Given request —
Write the material out again exactly.

Raw data —

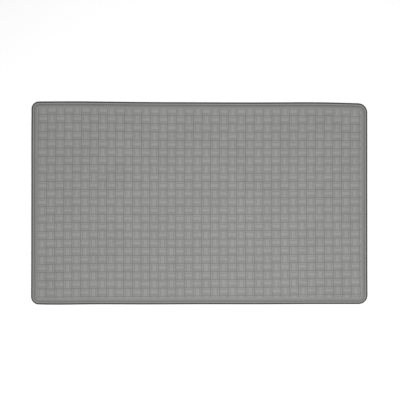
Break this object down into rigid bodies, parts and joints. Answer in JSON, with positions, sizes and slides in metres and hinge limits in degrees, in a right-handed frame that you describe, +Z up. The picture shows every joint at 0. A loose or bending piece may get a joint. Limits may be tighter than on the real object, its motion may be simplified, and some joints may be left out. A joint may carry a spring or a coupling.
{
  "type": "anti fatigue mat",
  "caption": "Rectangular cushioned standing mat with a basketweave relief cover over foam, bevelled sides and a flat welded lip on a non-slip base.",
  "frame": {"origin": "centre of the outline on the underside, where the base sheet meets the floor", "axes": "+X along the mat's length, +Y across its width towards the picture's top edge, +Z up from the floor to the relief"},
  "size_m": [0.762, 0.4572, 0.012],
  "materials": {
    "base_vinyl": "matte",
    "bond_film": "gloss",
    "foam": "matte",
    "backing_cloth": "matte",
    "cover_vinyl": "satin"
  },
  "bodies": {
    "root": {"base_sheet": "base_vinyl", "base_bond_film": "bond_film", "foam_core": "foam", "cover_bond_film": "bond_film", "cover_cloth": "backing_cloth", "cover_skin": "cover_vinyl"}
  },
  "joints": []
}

Response —
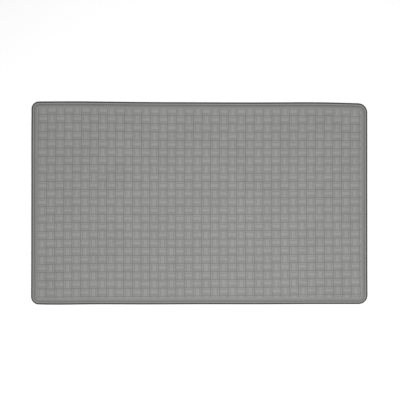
Break this object down into rigid bodies, parts and joints. Answer in JSON, with positions, sizes and slides in metres and hinge limits in degrees, in a right-handed frame that you describe, +Z up. The picture shows every joint at 0. A loose or bending piece may get a joint. Limits may be tighter than on the real object, its motion may be simplified, and some joints may be left out. A joint may carry a spring or a coupling.
{
  "type": "anti fatigue mat",
  "caption": "Rectangular cushioned standing mat with a basketweave relief cover over foam, bevelled sides and a flat welded lip on a non-slip base.",
  "frame": {"origin": "centre of the outline on the underside, where the base sheet meets the floor", "axes": "+X along the mat's length, +Y across its width towards the picture's top edge, +Z up from the floor to the relief"},
  "size_m": [0.762, 0.4572, 0.012],
  "materials": {
    "base_vinyl": "matte",
    "bond_film": "gloss",
    "foam": "matte",
    "backing_cloth": "matte",
    "cover_vinyl": "satin"
  },
  "bodies": {
    "root": {"base_sheet": "base_vinyl", "base_bond_film": "bond_film", "foam_core": "foam", "cover_bond_film": "bond_film", "cover_cloth": "backing_cloth", "cover_skin": "cover_vinyl"}
  },
  "joints": []
}